Abstract

This thoroughly researched book investigates a little-known aspect of Mormon history, namely the settlement of the Bighorn Basin in 1900 and 1901 by ardent proponents of plural marriage—the final called colonization, that is, a migration officially mandated by LDS Church authorities. John Gary Maxwell argues that leaders of the colonization project saw the remote area of Wyoming as a potential home for a polygamous enclave. He frames the book by beginning with a general discussion of polygamy in the Church of Jesus Christ Latter-day Saints (chapter 1) and concludes with a focused analysis of the polygamous practices of the leaders of the colonization movement (chapter 11) and the effects of plural marriage on state and national politics (chapter 12). Sandwiched in between is an analysis of the key players, the motivations for Mormon expansion—apart from polygamy—and the actual results of moving to the Wyoming frontier. The account includes an honest appraisal of Mormon efforts to dispossess Ute Indians and other Native Americans they encounter in their expansionary movements.
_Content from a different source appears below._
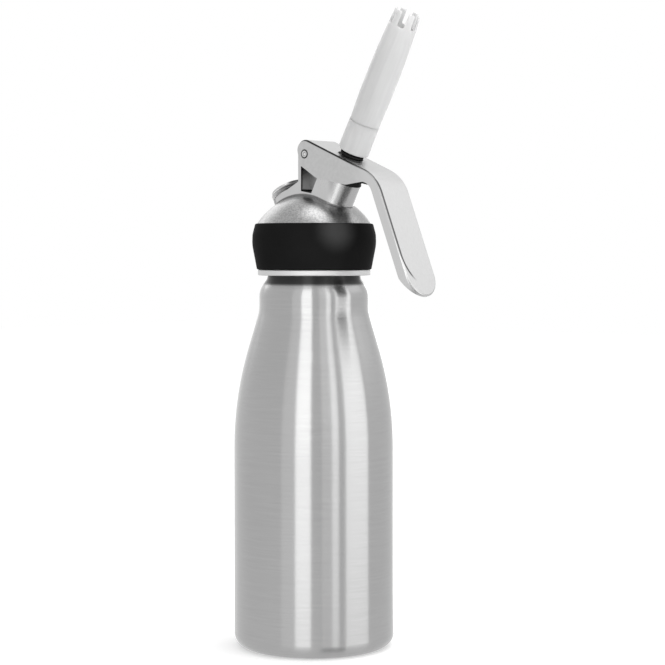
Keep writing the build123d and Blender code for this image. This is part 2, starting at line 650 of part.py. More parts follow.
def mouth_slots(mouth):
    """Slots that leave the teeth of the mouth."""
    half = TIP_SLOT_WIDTH / 2
    floor = mouth - TIP_SLOT_DEPTH
    profile = FilletPolyline((-half, mouth + OVERCUT), (-half, floor), (half, floor),
                             (half, mouth + OVERCUT), close=True,
                             radius=[0, TIP_SLOT_FLOOR_ROUND, TIP_SLOT_FLOOR_ROUND, 0])
    cutter = extrude(make_face(Plane.XZ * profile), 2 * TIP_MOUTH_R)
    step = 360 / TIP_TEETH
    return Part() + [Rot(0, 0, (tooth + 0.5) * step) * cutter for tooth in range(TIP_TEETH)]


# ================================================================ lever
def lever_lines(inset):
    """Corners that the plate and the handle share; inset moves them inside the wall."""
    slope = radians(LEVER_TOP_SLOPE)
    lean = radians(HANDLE_LEAN)
    rise = LEVER_TOP_RISE - inset
    outer_point = (PIVOT_X + LEVER_TOP_RISE * sin(slope), PIVOT_Z + LEVER_TOP_RISE * cos(slope))
    top_point = (PIVOT_X + rise * sin(slope), PIVOT_Z + rise * cos(slope))
    bend = line_meet(outer_point, -LEVER_TOP_SLOPE, (BEND_X, PIVOT_Z), 90)
    along = HANDLE_LENGTH - inset
    on_handle = (bend[0] - inset * cos(lean), bend[1] - inset * sin(lean))
    tip = (on_handle[0] + along * sin(lean), on_handle[1] - along * cos(lean))
    return top_point, line_meet(top_point, -LEVER_TOP_SLOPE, on_handle, HANDLE_LEAN - 90), tip


def handle_point(tip, back, depth):
    """Point of the side view measured from the tip: back along the handle and in from its face."""
    lean = radians(HANDLE_LEAN)
    return (tip[0] - back * sin(lean) - depth * cos(lean), tip[1] + back * cos(lean) - depth * sin(lean))


def lever_outside():
    top_point, bend, tip = lever_lines(0)
    rear_low = (PIVOT_X - CHEEK_REAR_BACK, PIVOT_Z - CHEEK_REAR_DROP)
    rear_top = line_meet(rear_low, 90 + LEVER_REAR_LEAN, top_point, -LEVER_TOP_SLOPE)
    slant_top = handle_point(tip, LEVER_WIDTH / 2, HANDLE_DEPTH)
    throat = line_meet((BEND_X, CHEEK_THROAT_Z), 0, slant_top, HANDLE_LEAN - 90)
    corners = [rear_low, rear_top, bend, tip, handle_point(tip, 0, TIP_DEPTH), slant_top, throat,
               (CHEEK_LOW_X, CHEEK_LOW_Z), (CHEEK_STEP_X, CHEEK_STEP_Z)]
    rounds = [0, LEVER_REAR_ROUND, BEND_ROUND, 0, 0, TIP_SLANT_ROUND,
              THROAT_ROUND, CHEEK_LOW_ROUND, CHEEK_LOW_ROUND]
    blank = side_prism(corners, LEVER_WIDTH / 2, rounds) & handle_plan(tip, LEVER_WIDTH / 2, 0)
    return fillet(plate_edges(blank), LEVER_EDGE_ROUND)


def plate_edges(blank):
    """Straight side edges of the top plate; the fillet follows them round the bend and the tip."""
    top_z = PIVOT_Z - PIN_R
    return blank.edges().filter_by(GeomType.LINE).filter_by(
        lambda edge: edge.length > LEVER_WIDTH and abs(edge.center().Y) > BLOCK_HALF
        and edge.center().Z > top_z)


def lever_inside():
    """The hollow under the plate, open below and behind."""
    outer_tip = lever_lines(0)[2]
    top_point, bend, tip = lever_lines(LEVER_WALL)
    slope = radians(LEVER_TOP_SLOPE)
    behind = (top_point[0] - FAR * cos(slope), top_point[1] + FAR * sin(slope))
    past_tip = handle_point(tip, -OVERCUT, 0)
    corners = [(behind[0], past_tip[1]), behind, bend, past_tip]
    hollow = side_prism(corners, LEVER_WIDTH / 2 - LEVER_WALL, [0, 0, BEND_ROUND - LEVER_WALL, 0])
    return hollow & handle_plan(outer_tip, LEVER_WIDTH / 2 - LEVER_WALL, LEVER_WALL)


def handle_plan(tip, half_width, setback):
    """Prism square to the handle, with the half-round end that the handle has in plan."""
    lean = radians(HANDLE_LEAN)
    plane = Plane(origin=(tip[0], 0, tip[1]), x_dir=(-sin(lean), 0, cos(lean)),
                  z_dir=(cos(lean), 0, sin(lean)))
    strip = Pos(setback + half_width + FAR / 2, 0) * Rectangle(FAR, 2 * half_width)
    plan = strip + Pos(setback + half_width, 0) * Circle(half_width)
    return extrude(plane * plan, FAR, both=True)


def lever():
    body = lever_outside()
    body -= lever_inside()
    hole = rod(LEVER_HOLE_R, plate_underside() - 2 * LEVER_WALL, TIP_BASE)
    body -= NOZZLE * Pos(-LEVER_HOLE_SHIFT, 0, 0) * hole
    body -= Plane.XZ * Pos(PIVOT_X, PIVOT_Z, 0) * Cylinder(PIN_R + PIN_RUNNING_FIT, LEVER_WIDTH + OVERCUT)
    return body


def lever_pin():
    """Plain pin with dimpled ends, fixed in the tower; the lever turns on it."""
    half = LEVER_WIDTH / 2 + PIN_PROUD
    body = Cylinder(PIN_R, 2 * half)
    body = fillet(body.edges().filter_by(GeomType.CIRCLE), PIN_EDGE)
    for end in (-1, 1):
        body -= Pos(0, 0, end * half) * Sphere(PIN_DIMPLE_R)
    return Plane.XZ * Pos(PIVOT_X, PIVOT_Z, 0) * body


NODES = {
    "bottle_shell": bottle_shell,
    "head_casting": head_casting,
    "grip_band": grip_band,
    "head_gasket": head_gasket,
    "charger_port_sleeve": charger_port_sleeve,
    "piercing_pin": piercing_pin,
    "charger_seal": charger_seal,
    "inlet_valve_body": inlet_valve_body,
    "inlet_valve_sleeve": inlet_valve_sleeve,
    "valve_seat_ring": valve_seat_ring,
    "valve_guide": valve_guide,
    "guide_o_ring": guide_o_ring,
    "gland_cap": gland_cap,
    "lever_pin": lever_pin,
    "lever": lever,
    "valve_stem": valve_stem,
    "stem_seal": stem_seal,
    "seal_retainer": seal_retainer,
    "return_spring": return_spring,
    "pressure_collar": pressure_collar,
    "nozzle_adapter": nozzle_adapter,
    "tip_washer": tip_washer,
    "tip_collar": tip_collar,
    "decorator_tip": decorator_tip,
}

os.makedirs("parts", exist_ok=True)
for name, make in NODES.items():
    save(make(), name)
print("collar top", round(collar_top(), 3), "lever arm of the valve",
      round(NOZZLE.to_local_coords(Vector(PIVOT_X, 0, PIVOT_Z)).X, 3))
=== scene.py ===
# %% [markdown]
# # A whipped cream dispenser, dressed for its portrait
#
# The frame below holds every piece of the dispenser at its real size: a steel bottle, a cast
# head with a black grip band, a squeeze lever on a pin, a port for the gas charger, a valve on
# a slanted axis and a white decorator tip.  This lesson gives each piece the finish that its
# maker gives it and then builds a small white studio round them.  Lengths are metres, on the
# pieces written as millimetres times MM, angles are written in degrees, and +Z is up.

# %% Load the frame
from math import cos, radians, sin

import bpy
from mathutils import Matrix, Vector


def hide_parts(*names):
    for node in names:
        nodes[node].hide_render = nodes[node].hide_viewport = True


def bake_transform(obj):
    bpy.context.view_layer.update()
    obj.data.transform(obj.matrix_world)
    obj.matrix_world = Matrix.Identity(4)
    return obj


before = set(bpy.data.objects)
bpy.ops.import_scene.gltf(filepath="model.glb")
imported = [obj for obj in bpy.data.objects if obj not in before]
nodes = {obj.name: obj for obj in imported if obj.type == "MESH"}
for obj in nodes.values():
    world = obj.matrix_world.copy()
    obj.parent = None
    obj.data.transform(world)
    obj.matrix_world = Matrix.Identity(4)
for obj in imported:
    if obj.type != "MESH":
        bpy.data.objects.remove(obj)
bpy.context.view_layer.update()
MM = 0.001
print("pieces in the frame:", len(nodes))

# %% [markdown]
# ## Arithmetic on sockets
#
# A procedural finish is mostly arithmetic: stretch this noise, take it from one, multiply it
# by a little roughness.  Wired by hand that is a wall of Math nodes.  It reads better as
# Python, so a small class wraps a node's output socket and lets +, - and * add the Math nodes.
# The reflected forms are there too, so that 1 - grain works as well as grain - 1.  Operations
# without a sign of their own get a name.


# %% A socket that can be calculated with
class Signal:
    """One output socket of a node tree."""

    def __init__(self, nodes_of, socket):
        self.nodes_of = nodes_of
        self.socket = socket

    def maths(self, operation, *values):
        numbered = dict(enumerate(values))
        return self.nodes_of.node("ShaderNodeMath", {"operation": operation}, numbered)

    def __add__(self, other):
        return self.maths("ADD", self, other)

    def __radd__(self, other):
        return self.maths("ADD", other, self)

    def __sub__(self, other):
        return self.maths("SUBTRACT", self, other)

    def __rsub__(self, other):
        return self.maths("SUBTRACT", other, self)

    def __mul__(self, other):
        return self.maths("MULTIPLY", self, other)

    def __rmul__(self, other):
        return self.maths("MULTIPLY", other, self)

    def __abs__(self):
        return self.maths("ABSOLUTE", self)

    def at_least(self, other):
        return self.maths("MAXIMUM", self, other)

    def square_root(self):
        return self.maths("SQRT", self)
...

The liveliest chapter, “Idealists Among the Pragmatists” describes the lives and times of the four leaders of the colonization effort—Abraham Owen Woodruff, Matthias Foss Cowley, John Whittaker Taylor, and Marriner Wood Merrill. Photographs of these four, along with other photos from the period, provide glimpses of a bygone but by no means forgotten era.Although the book suffers at times from repetition, it tells a fascinating story of outsized personalities with grand plans and questionable schemes. It will be of interest of scholars of Mormonism and historians of the American West.